## AIM
Sort through the data and copy the lines holding the word "made".

— begin RECORDS FOR PROCESSING —

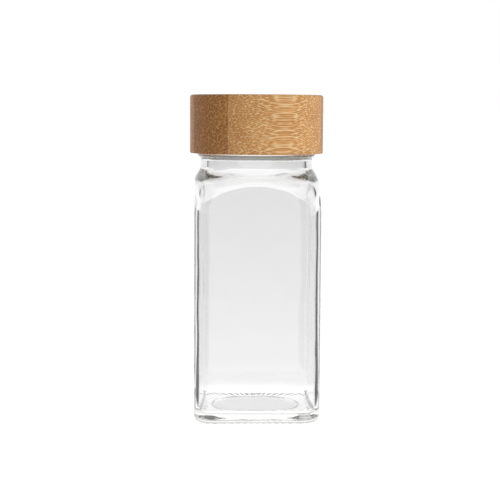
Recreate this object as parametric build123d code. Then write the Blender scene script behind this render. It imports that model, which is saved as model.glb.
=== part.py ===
from build123d import *
import os
from math import cos, pi, radians, sqrt, tan

# Square glass spice jar with a round screw lid of laminated bamboo, in millimetres.
# +Z is up, the origin is the centre of the base, and the four flat sides face +X, -X, +Y and -Y.
# The jar is one piece of glass. A plastic sifter is plugged into its mouth. The lid is a bamboo cup
# turned from a block of glued strips, with a threaded plastic sleeve glued inside and a sealing disc.

# Glass body
body_width = 44.0
body_corner_radius = 7.0
wall_thickness = 1.6
jar_height = 105.4
heel_radius = 2.6
shoulder_edge_radius = 3.5

# Glass base
base_thickness = 3.9
floor_corner_radius = 1.6
punt_radius = 15.6
punt_depth = 0.9
punt_edge_radius = 0.7

# Glass shoulder, a curve from the foot of the neck to a straight slope over the corners of the body.
# The drop is from the foot of the neck to where that slope would meet the neck, and the turn shares
# say how far out, between the neck and the corners, the curve has turned into the slope.
shoulder_slope = 26.6  # degrees below the horizontal
shoulder_drop = 2.46
shoulder_margin = 1.8
shoulder_pull_down = 3.0
shoulder_turn_share = 0.27
shoulder_wall_thickness = 1.35
cavity_pull_down = 4.6
cavity_turn_share = 0.31
cavity_edge_radius = 4.0

# Glass neck and finish, with drops measured down from the rim
neck_foot_drop = 16.1
bead_bottom_drop = 13.2
bead_height = 3.4
bead_projection = 1.15
bead_clearance = 0.5
bead_edge_radius = 0.9
finish_radius = 19.3
finish_wall = 2.1
finish_foot_radius = 0.5
rim_edge_radius = 0.7
rim_bore_edge_radius = 0.6

# Thread, the same shape on the glass and in the lid
thread_pitch = 4.2
thread_turns = 1.0
thread_depth = 0.95
thread_root_width = 2.0
thread_crest_width = 0.9
thread_sink = 0.3
thread_fade_offset = 7.0
thread_radial_clearance = 0.2
thread_flank_clearance = 0.15

# Sifter, a plug with a holed plate. Shares are of the plate's radius.
sifter_flange_inset = 0.3
sifter_flange_thickness = 1.0
sifter_plug_clearance = 0.05
sifter_plug_depth = 6.0
sifter_plug_wall = 1.0
sifter_plate_recess = 2.0
sifter_plate_thickness = 1.0
sifter_hole_diameter = 3.0
sifter_ring_shares = (0.335, 0.67)
sifter_ring_counts = (6, 12)
sifter_edge_radius = 0.3

# Sealing disc under the top of the lid
liner_thickness = 1.5
liner_clearance = 0.1

# Threaded sleeve of the lid
sleeve_wall = 0.85
sleeve_top_thickness = 1.0
sleeve_bead_gap = 0.4
sleeve_thread_lift = 0.25
sleeve_edge_radius = 0.25

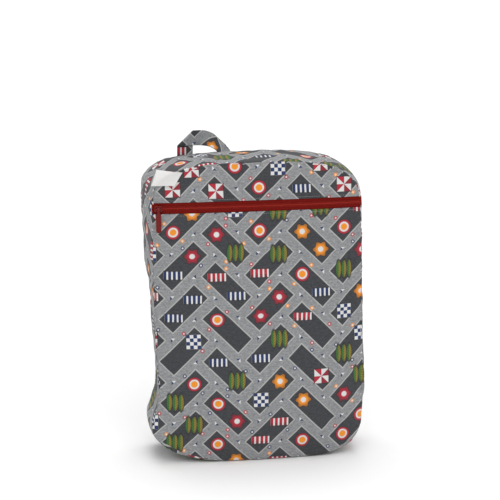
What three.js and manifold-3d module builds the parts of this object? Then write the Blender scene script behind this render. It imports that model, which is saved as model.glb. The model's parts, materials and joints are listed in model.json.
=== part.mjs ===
// A cloth wet bag: a stuffed, zipped pouch of printed cloth that stands on its foot, with a hanging loop at its back edge.
// Lengths are millimetres. X runs to the right seen from the front, Y to the back and Z up.
// The origin is on the ground, under the middle of the bag.
import * as THREE from "three";
import { mergeVertices } from "three/addons/utils/BufferGeometryUtils.js";
import Module from "manifold-3d";

const wasm = await Module();
wasm.setup();
const { lerp, smoothstep, clamp, degToRad } = THREE.MathUtils;

// Cloth body
const panelWidth = 285; // across a panel, from side seam to side seam
const panelHeight = 403; // from the ground to the top seam
const gussetDepth = 80; // of the band that joins the two panels
const clothWall = 1.8; // printed outer cloth and its waterproof backing
const seamGap = 0.3; // between two pieces that are sewn together
const seamBow = 10; // how far the long seams stand out halfway across
const panelCrown = 10; // how far a panel swells past its seams
const crownPower = 5; // how flat the middle of the swelling is

// Zipper
const zipperHeight = 345; // of the teeth above the ground
const slotHeight = 15; // of the zipper that shows between the folded edges of the cloth
const tapeWall = 1.0;
const tapeRecess = 0.4; // how far the tape lies behind the cloth's face
const teethHeight = 5.0;
const teethWall = 2.2;
const teethProud = 0.9; // how far the teeth stand in front of the cloth
const zipperOverrun = 2.0; // how far the zipper passes each side seam

// Slider and pull
const sliderLength = 11;
const sliderHeight = 9;
const sliderWall = 1.2;
const sliderFromSeam = 2.4; // from the left seam to the slider's nose
const runningGap = 0.4; // between the slider and what it runs on
const postLength = 3; // of the web that joins its two plates
const bridgeWire = 1.6; // side of the square wire that holds the pull
const bridgePlay = 1.2; // more room beside the eye
const eyeWall = 1.3;
const eyeWidth = 3.4;
const pullLength = 31; // from the hinge to the tip
const pullWidth = 6.8;
const pullWall = 1.8;

// Hanging loop, a flat strap of doubled cloth
const strapWidth = 24;
const strapWall = 2.6;
const strapFromSeam = 53.5; // from the left seam to the middle of the left leg
const strapSpan = 56; // between the middles of the two legs
const strapRise = 19.5; // of the strap's middle line over the top seam
const strapInset = 5; // from the back face of the gusset to the strap's middle

// Label, a tag that hangs over the front above the zipper
const labelWidth = 35;
const labelWall = 0.9;
const labelFromSeam = 9.5; // from the left seam to its top left corner
const labelLean = 7; // how far its foot lies to the left of its top
const labelTopShare = 0.78; // its top and its drop as shares of the height of the front above the zipper
const labelDropShare = 0.36;

// Fineness of the meshes
const cornerSteps = 11;
const sideSteps = 11;
const levelSteps = 4;
const bandSteps = 4;
const zipperSteps = 22;
const strapSteps = 26;

// One row for each height, from the foot to the top: shares of the half width of each panel, of the gusset's depth and
// of the swelling, how far the gusset's middle stands out (+) or is tucked in (-) as a share of its depth, and how far
// the bag leans to the right as a share of its half width.
const sections = [
  { height: 0.0, front: 1.0, back: 0.98, depth: 1.02, swell: 1.0, puff: 0.0, lean: 0.005 },
  { height: 0.11, front: 1.0, back: 0.97, depth: 1.06, swell: 1.0, puff: 0.02, lean: 0.0 },
  { height: 0.24, front: 0.98, back: 0.925, depth: 1.06, swell: 1.0, puff: -0.06, lean: 0.045 },
  { height: 0.5, front: 0.986, back: 0.95, depth: 1.0, swell: 0.8, puff: -0.03, lean: 0.02 },
  { height: 0.7, front: 0.98, back: 0.99, depth: 1.0, swell: 0.45, puff: 0.03, lean: 0.008 },
  { height: 0.88, front: 0.97, back: 1.01, depth: 1.0, swell: 0.3, puff: 0.05, lean: 0.004 },
  { height: 1.0, front: 0.975, back: 0.99, depth: 0.95, swell: 0.4, puff: 0.02, lean: 0.004 },
];

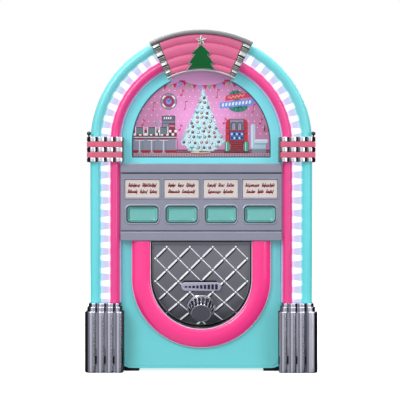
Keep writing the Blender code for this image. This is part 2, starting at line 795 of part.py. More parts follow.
tool(door, [box(-7, 7, Y_BACK - 1.0, Y_BACK + 3, DOOR_Z1 - 6.5, DOOR_Z1 - 2.5)], "DIFFERENCE", "thumb_recess")

# ---------------------------------------------------------------- inlet and power switch
inlet_out = rounded_rect(50, 30, 9.2, 3.4, 1.6, 3)
inlet_in = rounded_rect(50, 30, 8.4, 2.6, 1.25, 3)
make(
    "usb_inlet",
    [
        loft(
            [
                [(x, 44.0, z) for x, z in inlet_out],
                [(x, 53.2, z) for x, z in inlet_out],
                [(x, 53.2, z) for x, z in inlet_in],
                [(x, 46.4, z) for x, z in inlet_in],
            ]
        )
    ],
    STEEL,
)
switch_out = rounded_rect(50, 49.5, 16.0, 8.0, 0.8, 2)
switch_in = rounded_rect(50, 49.5, 12.6, 3.8, 0.3, 2)
make(
    "power_switch",
    [
        loft(
            [
                [(x, 44.0, z) for x, z in switch_out],
                [(x, 51.2, z) for x, z in switch_out],
                [(x, 51.2, z) for x, z in switch_in],
                [(x, 46.6, z) for x, z in switch_in],
            ]
        )
    ],
    BLACK,
)
make("power_slider", [box(44.4, 50.0, 47.0, 53.6, 48.1, 50.9)], WHITE, origin=(47.2, 53.6, 49.5))

# ---------------------------------------------------------------- feet
for name, x0, x1, y0, y1 in (
    ("front_right", 55.8, 69.2, -35.4, -23.4),
    ("front_left", -69.2, -55.8, -35.4, -23.4),
    ("rear_right", 60.0, 76.0, 34.0, 46.0),
    ("rear_left", -76.0, -60.0, 34.0, 46.0),
):
    cx, cy = (x0 + x1) / 2, (y0 + y1) / 2
    loops = []
    for z, k in ((CASE_FLOOR - GAP, 0.0), (0.8, 0.0), (0.0, 0.8)):
        loops.append([(cx + sx * ((x1 - x0) / 2 - k), cy + sy * ((y1 - y0) / 2 - k), z) for sx, sy in ((-1, -1), (1, -1), (1, 1), (-1, 1))])
    make("foot_" + name, [loft(loops)], RUBBER)
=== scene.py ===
"""Looks of the tabletop jukebox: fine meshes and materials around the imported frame.

Lengths are in millimetres until a mesh is made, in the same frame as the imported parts:
+Z up, the front towards -Y, the origin on the floor under the middle of the case.
"""

import math
import random

import bmesh
import bpy
from mathutils import Matrix, Vector
from mathutils.geometry import tessellate_polygon


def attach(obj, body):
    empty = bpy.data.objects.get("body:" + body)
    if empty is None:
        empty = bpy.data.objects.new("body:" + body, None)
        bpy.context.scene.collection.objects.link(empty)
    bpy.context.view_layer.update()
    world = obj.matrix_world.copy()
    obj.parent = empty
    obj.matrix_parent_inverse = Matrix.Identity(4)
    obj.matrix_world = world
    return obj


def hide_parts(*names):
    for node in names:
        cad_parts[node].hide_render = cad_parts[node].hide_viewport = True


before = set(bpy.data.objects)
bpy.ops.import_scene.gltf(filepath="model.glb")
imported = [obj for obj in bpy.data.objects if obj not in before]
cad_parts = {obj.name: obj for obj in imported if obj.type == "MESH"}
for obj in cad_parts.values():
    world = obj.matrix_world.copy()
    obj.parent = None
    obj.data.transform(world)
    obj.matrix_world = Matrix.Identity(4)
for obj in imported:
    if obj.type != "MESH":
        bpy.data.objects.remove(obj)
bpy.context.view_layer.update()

MM = 0.001
GAP = 0.3

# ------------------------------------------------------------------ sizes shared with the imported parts
ARCH_Z = 204.1
R_TUBE_OUT, R_LED_OUT, R_LED_IN, R_PINK_IN = 99.1, 89.6, 81.6, 72.9
BAND_FOOT_Z = 61.8
Y_FACE, Y_SEAT, Y_TUBE, Y_SPLIT, Y_BACK = -36.0, -36.3, -46.0, 2.0, 54.0
CASE_W, CASE_FLOOR, WALL = 98.4, 4.2, 2.4
WIN_R, WIN_Z0 = 62.2, 191.5
PANEL_W, PANEL_Z0, PANEL_Z1, BAR_T = 71.9, 117.0, 186.0, 8.2
Y_PANEL, Y_BAR = -43.0, -44.8
SLOTS = (-52.5, -17.5, 17.5, 52.5)
CARD_W, CARD_H, CARD_Z = 31.4, 16.6, 163.4
KEY_W, KEY_H, KEY_Z = 27.4, 14.4, 140.4
U_Z, U_OUT, U_IN, U_TOP = 83.3, 62.2, 44.8, 116.6
BOW_Z, BOW_K, Y_GRILLE = 95.0, 0.0072, -38.5
KNOB_Z = 58.0
PIL_OUT, PIL_IN, Y_PIL, PIL_BACK = 103.5, 69.0, -54.0, -8.0
PIL_GROOVES = (77.15, 85.05, 93.0)
PIL_Z = (54.3, 58.4, 61.5)
BRK_OUT, BRK_IN, Y_BRK, BRK_BACK = 101.8, 68.9, -50.8, -18.0
BRK_GROOVES = (77.5, 85.5, 93.2)
BRK_BANDS = (187.3, 190.9, 196.3, 200.1, 205.6, 209.5)
CREST_HALF, CREST_BAR, CREST_R0, CREST_R1, Y_CREST = 27.3, 22.8, 64.0, 100.9, -52.5
LOBES = (65.4, 71.2, 79.6, 89.5, 97.0)
POSTS = ((-84.0, 26.0), (84.0, 26.0), (-68.0, 262.0), (68.0, 262.0))


def grille_y(z):
    return Y_GRILLE + BOW_K * max(0.0, BOW_Z - z) ** 2


# ------------------------------------------------------------------ outlines in X and Z
def arc(cx, cz, r, a0, a1, steps):
    out = []
    for i in range(steps + 1):
        a = math.radians(a0 + (a1 - a0) * i / steps)
        out.append((cx + r * math.cos(a), cz + r * math.sin(a)))
    return out


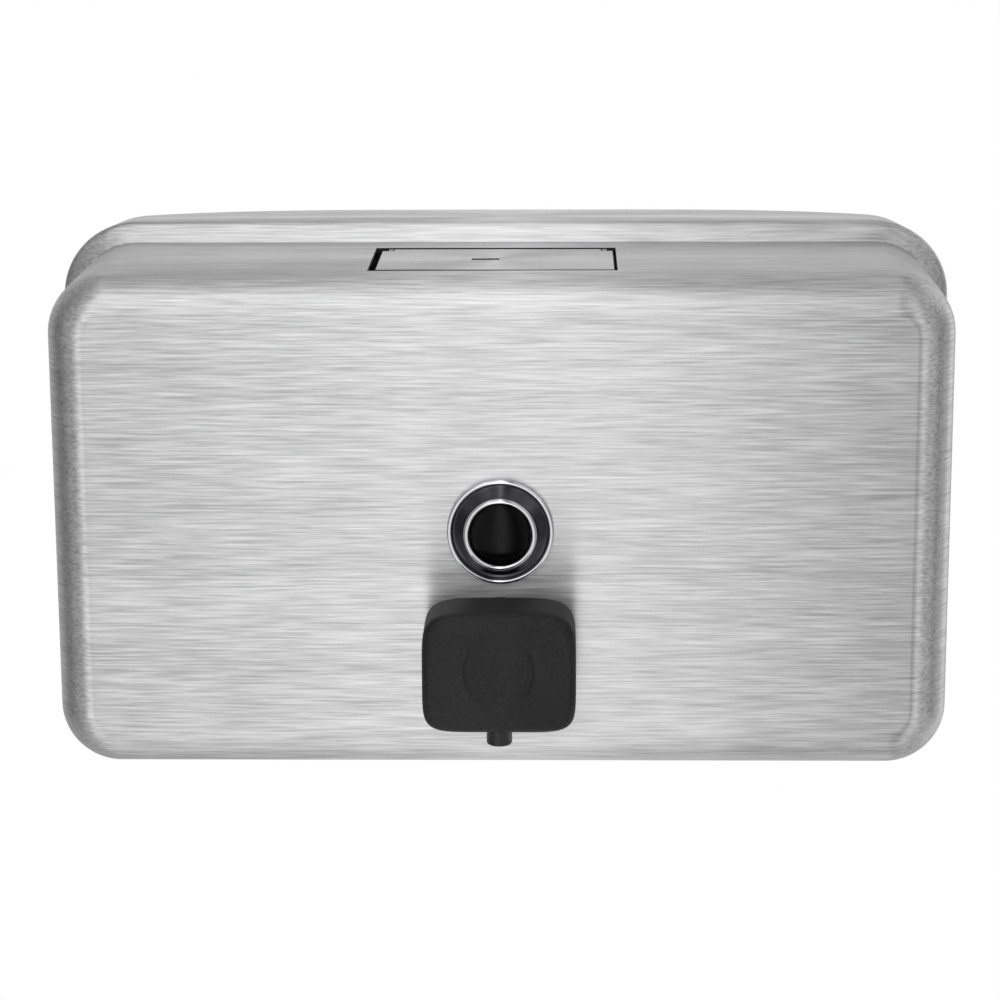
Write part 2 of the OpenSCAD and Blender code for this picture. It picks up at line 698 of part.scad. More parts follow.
module push_button() color(black_plastic) {
    dish_sphere_r = (dish_r * dish_r + dish_d * dish_d) / (2 * dish_d);
    difference() {
        translate([0, 0, button_z]) hull() {
            slab(button_front, button_front + slice) button_outline(button_edge[0]);
            slab(button_front + button_edge[1], button_back) button_outline(0);
        }
        translate([0, 0, button_z]) slab(button_inside, button_back + cut) button_outline(button_wall);
        translate([0, button_front + dish_d - dish_sphere_r, valve_z]) sphere(r = dish_sphere_r, $fn = fine);
        translate([0, spout_y, button_bottom - cut])
            cylinder(r = spout_r + spout_gap, h = button_wall + cut + 3, $fn = fine);
    }
    // two ribs that the spout's boss clips between
    for (s = [-1, 1])
        translate([s * rib_x - rib[0] / 2, button_inside - fit, button_z - rib[2] / 2]) cube(rib);
}

module spout() color(black_plastic) difference() {
    union() {
        bar(boss_r, boss_front, boss_back, valve_z);
        translate([0, spout_y, spout_bottom]) cylinder(r = spout_r, h = valve_z - spout_bottom, $fn = fine);
    }
    bar(rod_r, boss_front + rod_socket, boss_back + cut, valve_z);
    translate([0, spout_y, spout_bottom - cut])
        cylinder(r = rod_bore_r, h = valve_z - spout_bottom + cut, $fn = fine);
    translate([0, spout_y, spout_bottom - cut]) cylinder(r = duckbill_r, h = duckbill_l + cut, $fn = fine);
}

// A rubber valve pressed into the spout's tip, with a slit at its lower end
module spout_duckbill() color(rubber) translate([0, spout_y, spout_bottom]) difference() {
    top = duckbill_l - 0.1;
    hull() {
        translate([0, 0, 2.6]) cylinder(r = duckbill_r - fit, h = top - 2.6, $fn = coarse);
        translate([-lips[0] / 2, -lips[1] / 2, 0.3]) cube([lips[0], lips[1], 0.1]);
    }
    translate([0, 0, 1.6]) cylinder(r = slit[0] / 2, h = top, $fn = coarse);
    translate([-slit[0] / 2, -slit[1] / 2, 0]) cube([slit[0], slit[1], 2]);
}

front_shell();
rear_frame();
tank_back();
hanger_rail();
wall_bracket();
lock_screw();
filler_lid();
lid_hinge_pin();
lid_hinge_bracket();
latch_spring();
latch_rivets();
latch_keeper();
window_bezel();
window_lens();
lens_seal();
lens_retainer();
window_gasket();
window_inner_gasket();
window_nut();
valve_cylinder();
valve_gasket();
valve_inner_gasket();
valve_nut();
rod_wiper();
gland_cap();
piston_rod();
piston();
piston_seal();
return_spring();
ball_retainer();
inlet_ball();
cylinder_end_cap();
pickup_tube();
push_button();
spout();
spout_duckbill();
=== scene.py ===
# %% [markdown]
# # A wall-mounted soap dispenser
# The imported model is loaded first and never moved. Everything made here is measured from it, so a finished
# piece always sits where the engineering model says. Pieces that only need a finish keep their own shape,
# and pieces whose softness matters to the eye are made again with more care.

# %% Load the model
import json
import math

import bmesh
import bpy
from mathutils import Matrix, Vector


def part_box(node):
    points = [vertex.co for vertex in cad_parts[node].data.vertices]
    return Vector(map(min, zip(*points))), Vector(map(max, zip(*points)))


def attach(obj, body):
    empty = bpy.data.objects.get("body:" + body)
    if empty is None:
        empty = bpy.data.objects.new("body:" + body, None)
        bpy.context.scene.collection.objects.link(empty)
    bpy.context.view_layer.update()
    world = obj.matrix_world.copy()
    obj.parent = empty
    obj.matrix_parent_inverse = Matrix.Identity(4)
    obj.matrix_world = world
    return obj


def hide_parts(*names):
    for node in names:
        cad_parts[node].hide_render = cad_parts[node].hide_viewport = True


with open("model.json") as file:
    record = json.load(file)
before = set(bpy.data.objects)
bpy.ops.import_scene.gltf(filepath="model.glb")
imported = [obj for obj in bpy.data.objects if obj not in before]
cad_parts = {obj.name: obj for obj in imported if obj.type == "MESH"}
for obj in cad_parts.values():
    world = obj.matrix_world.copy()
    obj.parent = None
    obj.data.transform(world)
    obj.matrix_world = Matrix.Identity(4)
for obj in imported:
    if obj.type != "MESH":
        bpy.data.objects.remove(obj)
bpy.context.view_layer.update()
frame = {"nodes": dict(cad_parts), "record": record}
nodes = frame["nodes"]
scene = bpy.context.scene
MM = 0.001

# %% [markdown]
# ## Camera
# The dispenser hangs at about chest height, so it is seen from a little above. A long lens stands well back
# from it, a little to the right and turned to face it, which keeps the top and the front nearly parallel.
# Distances are from the middle of the face.

# %% Camera
shell_low, shell_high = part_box("front_shell")
face_y = shell_low[1]
LENS, PITCH_DEG, YAW_DEG, ROLL_DEG = 108.45, 13.08, 1.285, -0.28
CAMERA_FROM_FACE = Vector((0.0143, -0.6402, 0.1552))

camera_data = bpy.data.cameras.new("studio_camera")
camera_data.lens = LENS
camera_data.sensor_width = 36
camera_data.clip_start = 0.01
camera = bpy.data.objects.new("studio_camera", camera_data)
scene.collection.objects.link(camera)
camera.location = Vector((0, face_y, 0)) + CAMERA_FROM_FACE
turn = [Matrix.Rotation(math.radians(angle), 3, axis)
        for angle, axis in ((YAW_DEG, "Z"), (90 - PITCH_DEG, "X"), (ROLL_DEG, "Z"))]
camera.rotation_euler = (turn[0] @ turn[1] @ turn[2]).to_euler()
scene.camera = camera
print("camera at", [round(v, 4) for v in camera.location])

# %% [markdown]
# ## Writing shader maths as sums
# A node tree is easier to read as a formula. `Signal` wraps one socket, and the ordinary operators on it add
# Math nodes. `Finish` holds one tree and has a single method for every other kind of node.

# %% Shader helpers
class Signal:
    """A value in a node tree, which can be used in ordinary arithmetic."""

    def __init__(self, tree, socket):
        self.tree, self.socket = tree, socket

    def math(self, operation, first, second=None, clamp=False):
        node = self.tree.nodes.new("ShaderNodeMath")
        node.operation, node.use_clamp = operation, clamp
        for socket, value in zip(node.inputs, (first, second)):
            if isinstance(value, Signal):
                self.tree.links.new(value.socket, socket)
            elif value is not None:
                socket.default_value = value
        return Signal(self.tree, node.outputs[0])

    def __add__(self, other): return self.math("ADD", self, other)
    def __radd__(self, other): return self.math("ADD", other, self)
    def __sub__(self, other): return self.math("SUBTRACT", self, other)
    def __rsub__(self, other): return self.math("SUBTRACT", other, self)
    def __mul__(self, other): return self.math("MULTIPLY", self, other)
    def __rmul__(self, other): return self.math("MULTIPLY", other, self)
    def __pow__(self, other): return self.math("POWER", self, other)
    def __abs__(self): return self.math("ABSOLUTE", self)
    def clipped(self): return self.math("ADD", self, 0.0, clamp=True)

    def hump(self, centre, width):
        """A smooth bump of height 1 at centre, which falls away over about the given width."""
        offset = (self - centre) * (1 / width)
        return self.math("EXPONENT", offset * offset * -1.0)

    def rise(self, start, end):
        """0 below start, 1 above end, and an even slope between."""
        return ((self - start) * (1 / (end - start))).clipped()


class Finish:
    """A node tree with one way to add any node."""

    def __init__(self, tree):
        self.tree = tree

    def node(self, kind, settings=None, inputs=None, output=0):
        node = self.tree.nodes.new("ShaderNode" + kind)
        for name, value in (settings or {}).items():
            setattr(node, name, value)
        for name, value in (inputs or {}).items():
            if isinstance(value, Signal):
                self.tree.links.new(value.socket, node.inputs[name])
            else:
                node.inputs[name].default_value = value
        return Signal(self.tree, node.outputs[output])

    def parts(self, vector):
        """The x, y and z of a vector."""
        first = self.node("SeparateXYZ", inputs={"Vector": vector})
        return [Signal(self.tree, socket) for socket in first.socket.node.outputs]

    def streaks(self, place, scale, detail=3.0, rough=0.55):
        """Noise stretched by a different scale along each axis."""
        stretched = self.node("Mapping", inputs={"Vector": place, "Scale": scale})
        return self.node("TexNoise", inputs={"Vector": stretched, "Scale": 1.0, "Detail": detail, "Roughness": rough})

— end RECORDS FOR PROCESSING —

## WORKED SOLUTION
Lengths are in millimetres until a mesh is made, in the same frame as the imported parts:
# The imported model is loaded first and never moved. Everything made here is measured from it, so a finished
# and pieces whose softness matters to the eye are made again with more care.